Two governorships remained vacant Tuesday, pending new appointments.

The country's new government appeared Tuesday to be rewarding one of the police generals, Gov. Salah el Din Zeyada of Minya Province, for his open refusal to curb violence against Mr. Morsi's Islamist supporters.

Before the protests that preceded Mr. Morsi's ouster, an association of police officers disseminated a video of General Zeyada vowing that no police officer would do anything to protect any Brotherhood office. "The headquarters of the Muslim Brotherhood will not be secured," the general said in remarks widely cited by anti-Islamist activists as a green light to attack.

Some governors have little experience in their new provinces. Among the qualifications of Gen. Arabi Al Serwy to be governor of Suez, state news media reported: he had "visited Suez more than once during this past year, most recently in December 2012." In the Nile Delta province of Sharqiya, the government named as deputy governor a police general, Sami Sidhom, who is notorious among political activists for his oversight of deadly crackdowns against dissent under both Mr. Mubarak and the generals who took power after him.

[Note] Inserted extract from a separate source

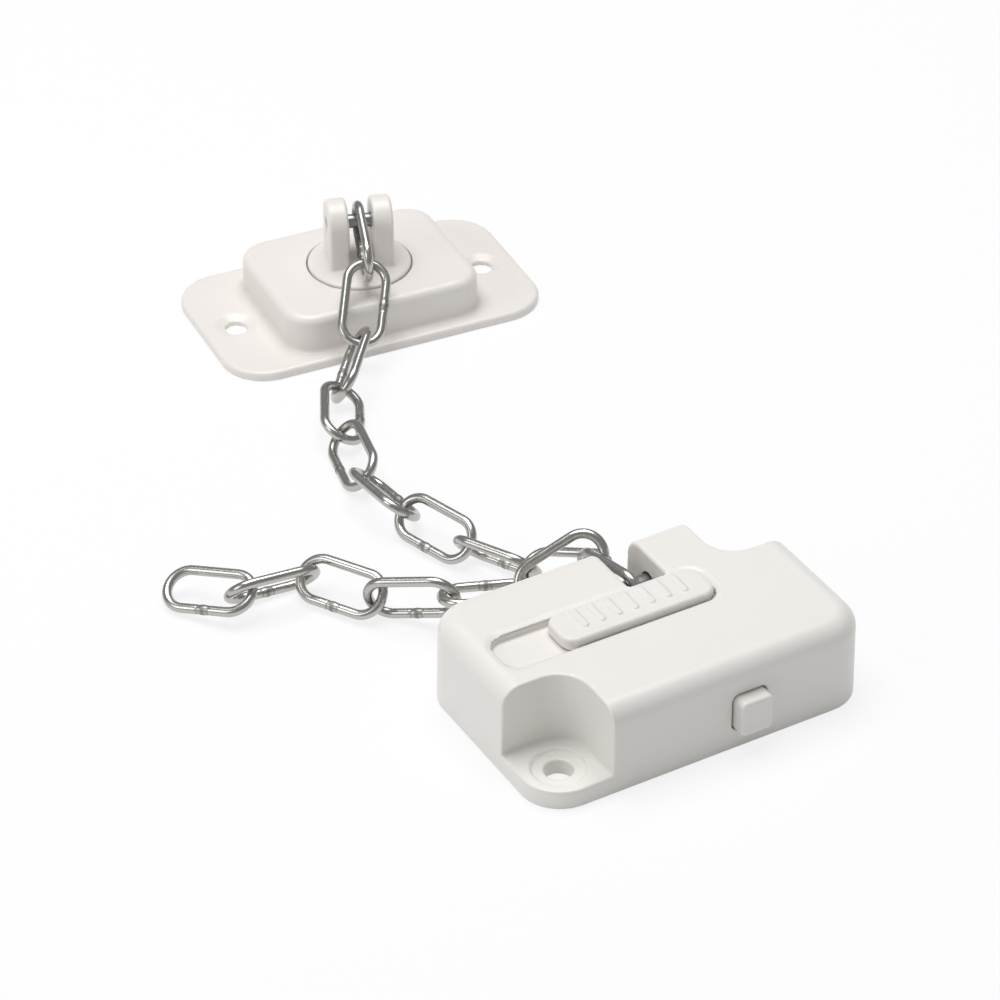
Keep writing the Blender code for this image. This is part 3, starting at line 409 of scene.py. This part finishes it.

Malek Adly, a human rights advocate who has supported the military takeover to oust the Islamists, has said his wife was slapped by General Sidhom while the general's forces were crushing a 2006 demonstration against Mr. Mubarak before his last rigged election.

Tuesday's appointments included one woman as a deputy governor, a rarity in Egypt. Nadia Ahmed Abdo was named deputy governor of Beheira Province. Before Mr. Mubarak's ouster, she was a prominent member of the governing party, a member of Parliament and a chairwoman of the state's water company in Alexandria. Her latest appointment stirred a controversy in Alexandria because of the response to a water cutoff there shortly after her election to Parliament in 2010. The water company was closed that day, ignoring citizens' complaints, Al Ahram reported then.